We find it difficult to say ‘No’ and are always wanting to please others, leaving us with a constant feeling that we are not doing enough.
Cecelia Ahern takes this guilt and literally describes, through one woman’s story, what this guilt does to us. It’s quite a graphic image, providing a shocking reality check about how we should deal with this guilt going forward.
As I read through these stories I was struck by the simplicity of the approach Cecelia Ahern has taken in presenting this compilation of stories to the world. Cecelia has interpreted everyday phrases in a very witty fashion yet also with a very meaningful message attached.
The Woman Who Walked in Her Husband’s Shoes is an example of this. The woman in the story literally walks in her husband’s shoes and she is immediately treated very differently. She could see life from her husband’s perspective and was quite surprised by what she discovered.
The Woman Who Has a Strong Suit is also a very quirky look at how we identify our strongest attributes and how we use these talents in life, sometimes without even realising it.
The Woman Who Had a Ticking Clock
The Woman Who Sowed Seeds of Doubt
The Woman Who Returned and Exchanged Her Husband
The Woman Who Lost Her Common Sense
The Woman Who Walked in Her Husband’s Shoes
The Woman Who Was a Featherbrain
The Woman Who Wore Her Heart on Her Sleeve
The Woman Who Wore Pink
The Woman Who Blew Away
The Woman Who Had a Strong Suit
The Woman Who Spoke Woman
The Woman Who Found Her World in Her Oyster
The Woman Who Guarded Gonads
The Woman Who Was Pigeonholed
The Woman Who Jumped on The Bandwagon
The Woman Who Smiled
The Woman Who Thought the Grass Was Greener on the Other Side
The Woman Who Unravelled
The Woman Who Cherry-Picked
The Woman Who Roared
This collection of stories is a mixed bag of tales. I think each person who picks up the book will walk away with a very personal and unique experience. Clearly we all must ROAR a little louder but we also need to be aware of our surroundings, of other people in our lives and of how we view ourselves and each other as women, but also as human beings.

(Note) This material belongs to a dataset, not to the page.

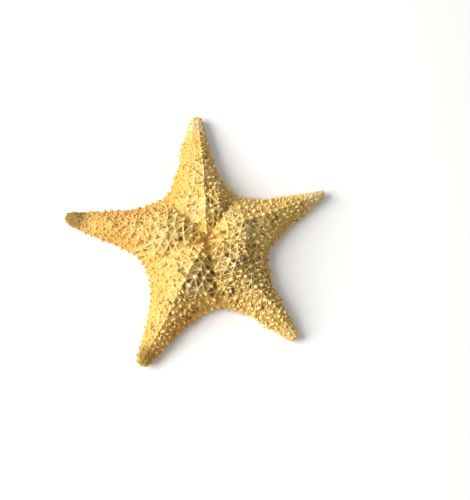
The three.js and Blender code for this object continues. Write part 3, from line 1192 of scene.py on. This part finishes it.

The Woman Who Thought The Grass Was Greener on the Other Side is an example of this that applies to us all. How many of us look on longingly at what others have? How many of us drool over Instagram and Facebook posts, imagining the fabulous lives of other people? But the reality of this is that we have no idea what sufferings are behind those filtered smiles or the struggles people face just to put one foot on the floor every morning.
I always approach a short story compilation a little differently than other books. I leave it on a table in my living room and tend to read a couple of stories over a day. In the case of ROAR, I think that this is a necessary approach. The message can easily be lost if read all at once, as a repetitiveness can creep in. The stories are exaggerated truths, of that there is no doubt, but they are an eye-opener into our lives as women. There are plenty of moments in our lives when we want to just lock ourselves away and roar. As frustrations build up and the guilt kicks in, we need to be kinder to ourselves, to step back and take a moment to breathe.

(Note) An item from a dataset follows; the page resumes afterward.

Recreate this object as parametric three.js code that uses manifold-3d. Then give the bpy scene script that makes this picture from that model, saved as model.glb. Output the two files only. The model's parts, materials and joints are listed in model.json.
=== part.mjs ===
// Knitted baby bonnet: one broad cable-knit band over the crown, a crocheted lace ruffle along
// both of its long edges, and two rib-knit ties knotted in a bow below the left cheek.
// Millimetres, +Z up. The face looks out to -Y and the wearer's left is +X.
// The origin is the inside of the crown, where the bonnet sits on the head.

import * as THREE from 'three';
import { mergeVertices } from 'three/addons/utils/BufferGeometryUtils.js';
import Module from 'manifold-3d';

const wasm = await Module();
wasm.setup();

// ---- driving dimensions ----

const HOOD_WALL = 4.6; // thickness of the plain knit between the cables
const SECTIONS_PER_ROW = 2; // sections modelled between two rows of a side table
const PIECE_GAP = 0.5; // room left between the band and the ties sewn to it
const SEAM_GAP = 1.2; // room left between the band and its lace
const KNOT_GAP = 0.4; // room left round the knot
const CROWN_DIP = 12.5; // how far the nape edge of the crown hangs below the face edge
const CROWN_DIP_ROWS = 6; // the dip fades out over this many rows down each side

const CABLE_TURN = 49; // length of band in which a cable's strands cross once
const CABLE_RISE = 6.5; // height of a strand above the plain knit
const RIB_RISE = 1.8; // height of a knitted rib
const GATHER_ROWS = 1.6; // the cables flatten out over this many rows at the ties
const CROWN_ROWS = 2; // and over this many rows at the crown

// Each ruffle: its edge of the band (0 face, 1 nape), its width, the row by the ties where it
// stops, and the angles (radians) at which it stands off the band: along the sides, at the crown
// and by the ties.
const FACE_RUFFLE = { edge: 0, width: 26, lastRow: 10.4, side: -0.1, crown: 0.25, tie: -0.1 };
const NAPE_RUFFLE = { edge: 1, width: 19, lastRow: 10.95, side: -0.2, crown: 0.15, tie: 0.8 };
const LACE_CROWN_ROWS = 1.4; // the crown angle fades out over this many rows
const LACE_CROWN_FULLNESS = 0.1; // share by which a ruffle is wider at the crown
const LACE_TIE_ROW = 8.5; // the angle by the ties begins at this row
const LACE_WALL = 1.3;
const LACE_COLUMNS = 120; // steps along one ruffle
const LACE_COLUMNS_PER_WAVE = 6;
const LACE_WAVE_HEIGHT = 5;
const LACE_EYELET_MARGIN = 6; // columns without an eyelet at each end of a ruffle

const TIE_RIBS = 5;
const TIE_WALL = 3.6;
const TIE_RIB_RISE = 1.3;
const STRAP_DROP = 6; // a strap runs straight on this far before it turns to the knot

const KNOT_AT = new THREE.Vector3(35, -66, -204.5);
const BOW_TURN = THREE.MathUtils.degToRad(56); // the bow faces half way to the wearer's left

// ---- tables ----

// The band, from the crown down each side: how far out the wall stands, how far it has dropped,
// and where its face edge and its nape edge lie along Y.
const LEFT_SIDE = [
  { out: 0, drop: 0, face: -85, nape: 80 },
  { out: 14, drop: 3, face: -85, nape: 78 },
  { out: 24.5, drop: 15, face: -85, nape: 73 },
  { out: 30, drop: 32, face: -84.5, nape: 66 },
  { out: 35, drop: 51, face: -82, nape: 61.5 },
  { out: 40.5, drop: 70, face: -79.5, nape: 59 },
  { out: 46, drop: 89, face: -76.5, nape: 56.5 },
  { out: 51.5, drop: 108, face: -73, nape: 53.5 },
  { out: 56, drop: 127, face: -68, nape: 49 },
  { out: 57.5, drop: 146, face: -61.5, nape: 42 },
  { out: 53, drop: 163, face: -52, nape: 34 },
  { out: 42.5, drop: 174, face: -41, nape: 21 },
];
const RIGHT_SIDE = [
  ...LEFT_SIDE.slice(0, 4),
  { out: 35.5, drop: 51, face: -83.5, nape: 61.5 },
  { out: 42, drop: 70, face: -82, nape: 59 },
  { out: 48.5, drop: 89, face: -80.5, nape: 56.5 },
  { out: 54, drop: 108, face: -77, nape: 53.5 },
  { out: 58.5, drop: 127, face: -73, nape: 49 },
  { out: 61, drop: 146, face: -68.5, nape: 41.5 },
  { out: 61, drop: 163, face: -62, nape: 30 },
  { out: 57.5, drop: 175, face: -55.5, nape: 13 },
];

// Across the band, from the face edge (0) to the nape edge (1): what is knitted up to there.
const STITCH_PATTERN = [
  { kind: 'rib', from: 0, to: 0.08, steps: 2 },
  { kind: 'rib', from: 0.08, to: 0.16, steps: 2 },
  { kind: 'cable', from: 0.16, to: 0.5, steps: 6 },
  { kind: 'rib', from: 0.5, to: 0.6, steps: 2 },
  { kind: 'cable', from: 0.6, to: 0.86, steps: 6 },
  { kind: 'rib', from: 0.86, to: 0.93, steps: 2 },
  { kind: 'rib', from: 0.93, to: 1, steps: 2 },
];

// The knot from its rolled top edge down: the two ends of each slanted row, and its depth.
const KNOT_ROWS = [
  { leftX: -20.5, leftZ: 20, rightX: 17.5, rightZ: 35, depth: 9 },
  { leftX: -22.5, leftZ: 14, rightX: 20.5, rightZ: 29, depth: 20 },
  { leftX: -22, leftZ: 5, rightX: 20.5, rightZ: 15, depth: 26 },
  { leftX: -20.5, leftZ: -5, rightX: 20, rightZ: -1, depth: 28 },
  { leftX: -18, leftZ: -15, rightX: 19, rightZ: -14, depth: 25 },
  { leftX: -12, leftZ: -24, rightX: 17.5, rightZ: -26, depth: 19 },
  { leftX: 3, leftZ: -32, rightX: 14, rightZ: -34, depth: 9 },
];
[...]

ROAR is a book that challenges, a book that raises possibilities. It’s very very unconventional. There are stories in there that will resonate strongly and stories that will just not appeal. ROAR is like a ‘pick-and-mix’ bag of sweets, as you can dip in and out choosing a random story or selecting by the chapter titles that appeals. It is an inspirational book, a book that is quite stimulating, but also filled with plenty of laugh-out-loud moments, as you start to recognise how flippantly we use many of these phrases.
The magic of ROAR is that every woman will discover at least one story they can relate to. There is a moral attached to each tale, making it a parable of sorts. It is up to each reader how we interpret this message and how we chose to use it’s power.

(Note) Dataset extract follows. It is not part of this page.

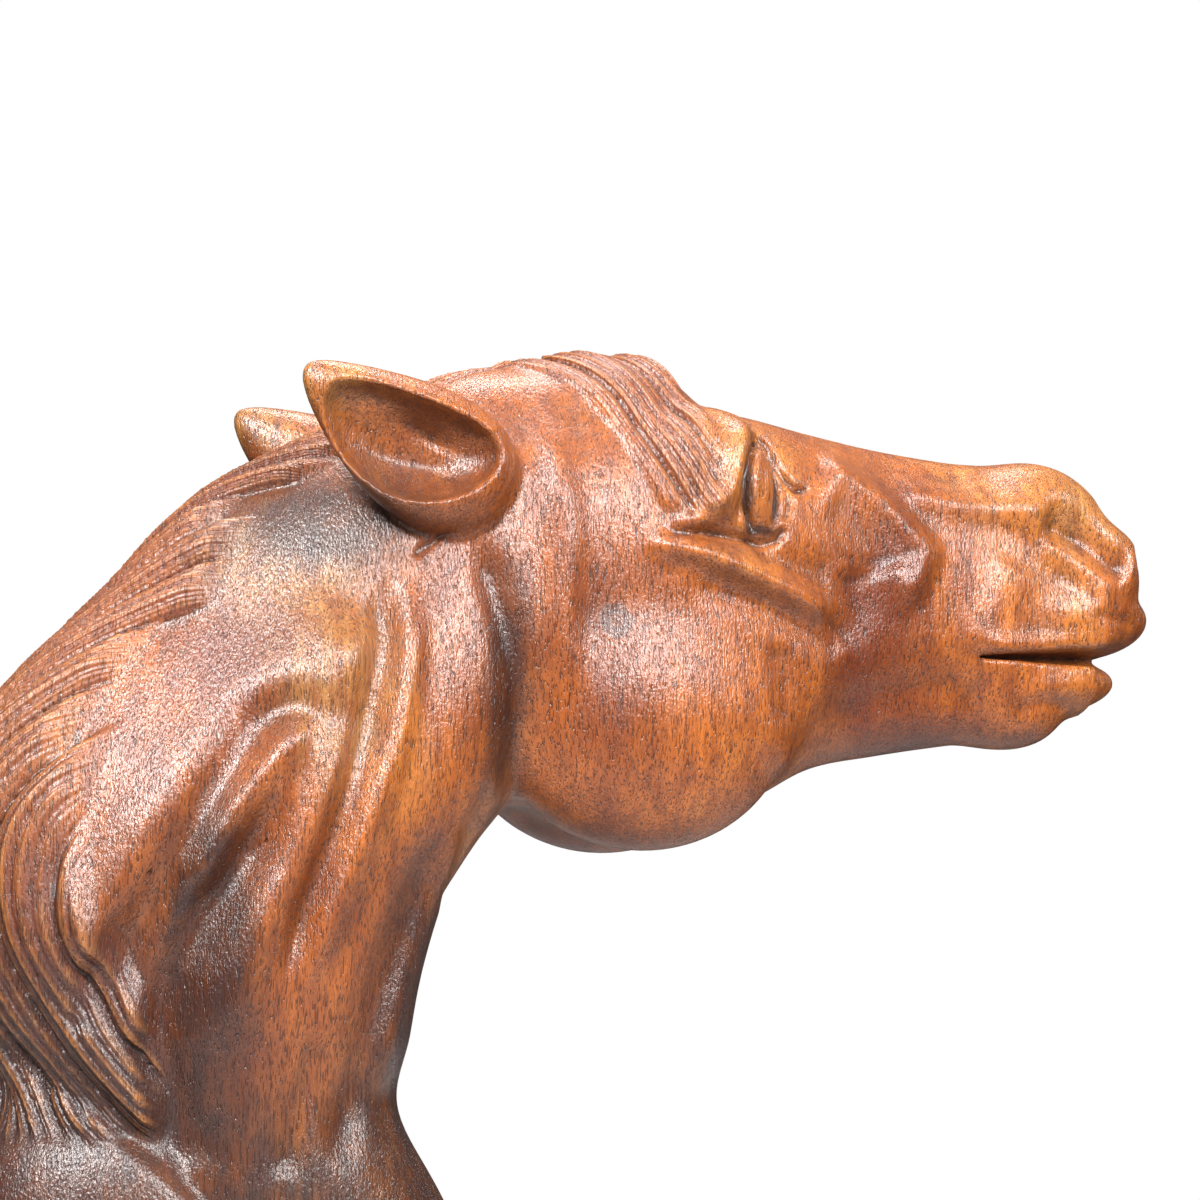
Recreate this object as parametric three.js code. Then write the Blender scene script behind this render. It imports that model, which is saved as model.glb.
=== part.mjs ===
// A carved wooden horse head: head, mane, neck and low base are one piece of timber, cut flat below.
// The carving is written as distance functions in thousandths of the sculpture's height, then meshed.
// +X points the way the muzzle points, +Z is up, and the origin is the centre of the flat underside.
import * as THREE from "three";

// Driving size
const HEIGHT = 300; // mm, from the flat underside to the top of the forelock
const UNIT = HEIGHT / 1000; // mm in one carving unit

// Finish
const WOOD = { color: 0x9a4f24, roughness: 0.38, metalness: 0 };

// Meshing, in carving units
const CELL = 7.5; // grid step
const NEAREST = 0.25; // the nearest that the surface comes to a point of the grid
const LOW = [-340, -235, -40]; // lowest corner of the grid
const HIGH = [1000, 235, 1040]; // highest corner
const MOST_TRIANGLES = 9600;
const SMALLEST = 2; // least area of a triangle, doubled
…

Original. Thought-provoking. Pertinent.
Purchase Link ~ ROAR
After completing a degree in Journalism and Media Communications, Cecelia wrote her first novel at 21 years old. Her debut novel, PS I Love You was published in January 2004, and was followed by Where Rainbows End (aka Love, Rosie) in November 2004. Both novels were adapted to films
Cecelia has published a novel every year since then and to date has published 15 novels.
Cecelia’s books have sold 25 million copies internationally and are published in over 40 countries, in 30 languages.
ROAR, published 25th October 2018, is a collection of 30 short stories about 30 women.
For more ~ https://www.cecelia-ahern.com/
Twitter ~ @Cecelia_Ahern
I’m reading and enjoying this right now! Great review.
Thank you Linda! Such a different and original collection.
I have this on my TBR. Looking forward to getting in to it after reading this great review.
Thanks Julie. Hope you enjoy. Best read in stages…
Going to be reading this soon. I have the same approach as you to short story collections and dip in and out. Good to hear your thoughts on the book.